Pourquoi croire les enfants de Leopoldo Vargas et non les proches d’Orlando Lagos ? Parce qu’ils sont en possession du jeu des six petits tirages, recadrés sur Allende, un peu jaunis aussi. Robert Pledge les a vus et regardés de près, lors de sa rencontre à New York avec Marcos Vargas, l’un des fils. Il ajoute…Ces tirages sont d’autant plus précieux que les négatifs et le jeu du New York Times ont mystérieusement disparu. Aucune trace dans leurs archives ! Des numérisations avaient été faites, mais tout de même…Autre preuve qui penche pour Vargas, ajoute M. Pledge le médecin Danilo Bartulin s’est souvenu de lui photographiant Allende le 11 septembre à la Moneda. Certains continuent pourtant de croire qu’Orlando Lagos est l’auteur du cliché. Le World Press, qui affiche toujours le nom de ce dernier sur son site Internet, fait savoir au Monde qu’il est « prêt à réexaminer tout nouvelle preuve dans cette affaire.
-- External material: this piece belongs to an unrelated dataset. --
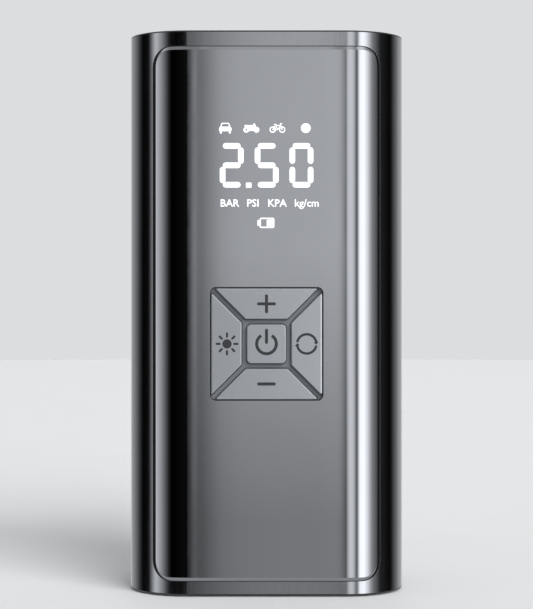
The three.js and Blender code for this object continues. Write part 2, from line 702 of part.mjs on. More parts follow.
function displayModule() {
  const outline = boardShape(DISPLAY_WIDTH, DISPLAY_LOW, DISPLAY_HIGH);
  return extrude(outline, 'y', PANEL_BACK + PANEL_GLUE, BOARD_FRONT - SEAT);
}

// The board with its five key switches in front and two chips behind, above the pump frame's shelf.
function mainBoard() {
  const board = extrude(boardShape(BOARD_WIDTH, BOARD_LOW, BOARD_HIGH), 'y', BOARD_FRONT, BOARD_BACK);
  const low = SHELF_HIGH + CHIP / 2;
  const chips = [-CHIP_X, CHIP_X].map((x) => box(
    x - CHIP / 2, x + CHIP / 2, BOARD_BACK - SEAT, BOARD_BACK + CHIP_HEIGHT, low, low + CHIP));
  return join([board, ...chips, ...SWITCH_PLACES.map(keySwitch)]);
}

// ---------------------------------------------------------------- battery

function cellPlaces() {
  const places = [];
  for (let i = 0; i < CELL_COUNT; i += 1) {
    places.push((i - (CELL_COUNT - 1) / 2) * CELL_PITCH);
  }
  return places;
}

function cell(x) {
  const shoulder = CELL_HIGH - CELL_BUTTON_HEIGHT;
  const profile = [
    [0, CELL_LOW], [CELL_RADIUS - CELL_EDGE, CELL_LOW], [CELL_RADIUS, CELL_LOW + CELL_EDGE],
    [CELL_RADIUS, shoulder - CELL_EDGE], [CELL_RADIUS - CELL_EDGE, shoulder],
    [CELL_BUTTON, shoulder], [CELL_BUTTON, CELL_HIGH], [0, CELL_HIGH],
  ];
  return revolve(profile, 'z', [x, PUMP_Y, 0], FINE);
}

// A cell holder: three cups, with arms to the case's walls and forward to the board and the screws.
function holder(low, lipLow) {
  const high = low + HOLDER_HEIGHT;
  const round = CELL_RADIUS + HOLDER_RIM;
  const block = extrude(slotShape(2 * HOLDER_HALF, 2 * round, 0, PUMP_Y), 'z', low, high, { segments: 3 });
  const side = HOLDER_HALF + HOLDER_ROOM;
  const arms = [box(-side, side, PUMP_Y - HOLDER_ARM / 2, PUMP_Y + HOLDER_ARM / 2, low, high)];
  for (const x of [-SCREW_X, SCREW_X]) {
    arms.push(box(
      x - HOLDER_BOSS, x + HOLDER_BOSS, BOARD_BACK + 2 * FIT, CAVITY_BACK - HOLDER_BACK_GAP, low, high));
  }
  const cupLow = lipLow ? low + HOLDER_LIP : low - BRIM;
  const cupHigh = lipLow ? high + BRIM : high - HOLDER_LIP;
  const cups = cellPlaces().flatMap((x) => [
    rod(CELL_RADIUS + FIT, 'z', [x, PUMP_Y, 0], cupLow, cupHigh, FINE),
    rod(CELL_RADIUS - HOLDER_SEAT, 'z', [x, PUMP_Y, 0], low - BRIM, high + BRIM, FINE),
  ]);
  return cut(join([block, ...arms]), cups);
}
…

En fait, personne ne peut prouver à 100 % que Vargas est l’auteur de la photo. Et puis, le profil d’Orlando Lagos cadre mieux avec les standards glorieux du métier de photoreporter, il a, en tout cas, plus d’allure que celui de Vargas, un soldat qui déclenche sans trop se soucier de composition et qui, après le coup d’Etat, retourne au service photo de l’armée de l’air avant de prendre sa retraite en 1982. « Vargas était un militaire, un homme de devoir, un photographe fonctionnaire aux journées millimétrées, loyal et réservé, pris dans un événement exceptionnel, Il ne voulait pas tirer la couverture à lui, mais il a bien dit à ses enfants qu’il était l’auteur des six photos. » cerne Robert Pledge. Ce profil fait penser au débat apparu juste après le prix du World Press attribué à « la dernière photo d’Allende ». Certains se sont demandé pourquoi donner des prix à des auteurs dans le champ de la photo de presse, estimant que, souvent, ce n’est pas le photographe qui fait la bonne photo mais l’événement. Dans le livre Septembre au Chili, Robert Pledge fournit une dernière révélation. Il nous apprend que le jour de sa prise de fonctions, le 3 novembre 1970, Salvador Allende avait posé devant un photographe alors qu’il était assis dans un fauteuil d’apparat. Il fera de l’image son portrait officiel, diffusé un peu partout à travers le pays. Le photographe ? Leopoldo Vargas, cet homme discret qui a probablement enregistré la « naissance » et la mort d’Allende.